O estúdio foi batizado de Ênio Rockenbach, em homenagem ao radialista criador do programa Conversa de Jornalista e diretor da ARI por muitos anos. A inciativa é da diretora do Departamento de Divulgação da ARI, Tatiana Gomes. “Ter um estúdio novinho em folha e moderno é, para nós, motivo de muito orgulho”, celebrou.

Sobre o livro
Natural de Santa Maria (RS), o coronel Carlos Alberto Brilhante Ustra chefiou o Destacamento de Operações de Informações – Centro de Operações de Defesa Interna (DOI-Codi), em São Paulo, entre 1970 e 1974. Neste período 502 pessoas foram torturadas e ao menos 50 assassinadas, conforme dados do Grupo Tortura Nunca Mais e da Comissão Nacional da Verdade. Ustra morreu impune em 2015.
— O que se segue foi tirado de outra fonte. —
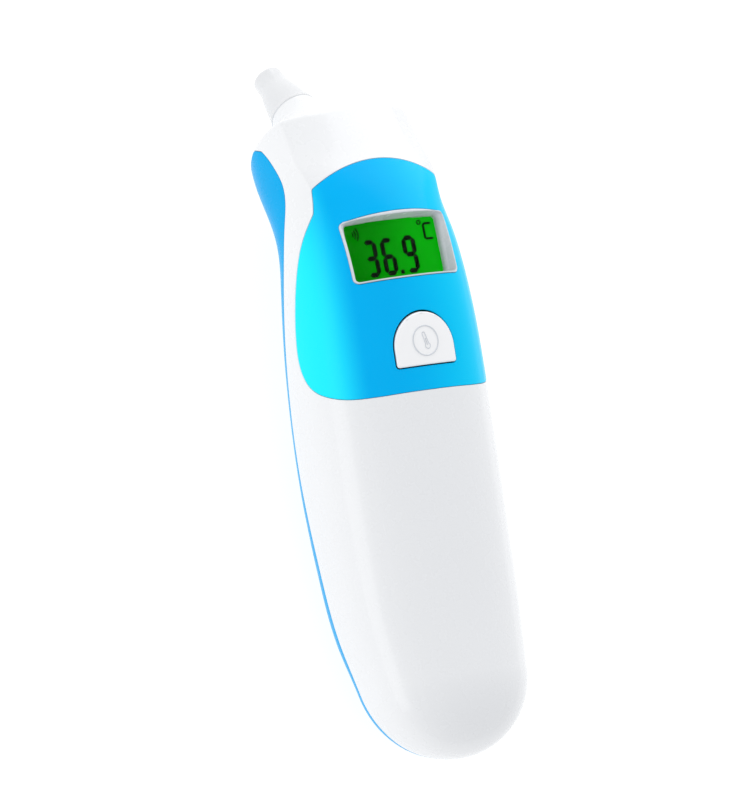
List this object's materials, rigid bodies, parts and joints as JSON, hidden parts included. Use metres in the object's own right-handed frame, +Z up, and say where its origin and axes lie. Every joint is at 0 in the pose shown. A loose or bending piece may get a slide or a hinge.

A jornalista e pesquisadora radicada em Lisboa, Paula Pereira, revive essa trajetória no livro publicado pela editora Insular, com 189 páginas. A obra detalha os bastidores da entrevista que ela fez com o militar — considerada pela autora como “o mais próximo que Ustra chegou de uma confissão”. Na ocasião, ele admitiu o uso de “interrogatórios contínuos”, técnica de tortura que priva o preso de sono.
Confissões de um torturador: a última entrevista do coronel Ustra também traz depoimentos de sobreviventes. No último capítulo, apresenta os nomes e as biografias de 60 vítimas em que Ustra figura na cadeia de comando, segundo o relatório final da Comissão Nacional da Verdade.
Integra da carta divulgada pela ARI
ARI Contra a Anistia
Em observância ao seu compromisso histórico de defesa da democracia, da liberdade de expressão e da liberdade de imprensa, a Associação Riograndense de Imprensa manifesta sua inequívoca rejeição a uma eventual anistia aos condenados, indiciados ou processados por planejar e executar os atos antidemocráticos de 8 de janeiro de 2023 no Distrito Federal.
Ao mesmo tempo em que defende o debate político como legítimo, pois cabe ao Parlamento examinar temas de interesse da sociedade, a ARI posiciona-se contrariamente ao perdão indiscriminado, injustificado aos responsáveis por destruir o patrimônio público e articular uma tentativa de golpe de Estado – fatos inquestionavelmente comprovados pelo jornalismo profissional e pela investigação policial.
Em adendo, a ARI reitera sua confiança de que, em respeito à posição que vier a ser adotada pelo Congresso Nacional e sem renunciar à sua independência, o Judiciário brasileiro saberá reavaliar as condenações impostas aos infratores para que as penas efetivamente aplicadas sejam justas e compatíveis com a participação de cada indivíduo na referida ação criminosa.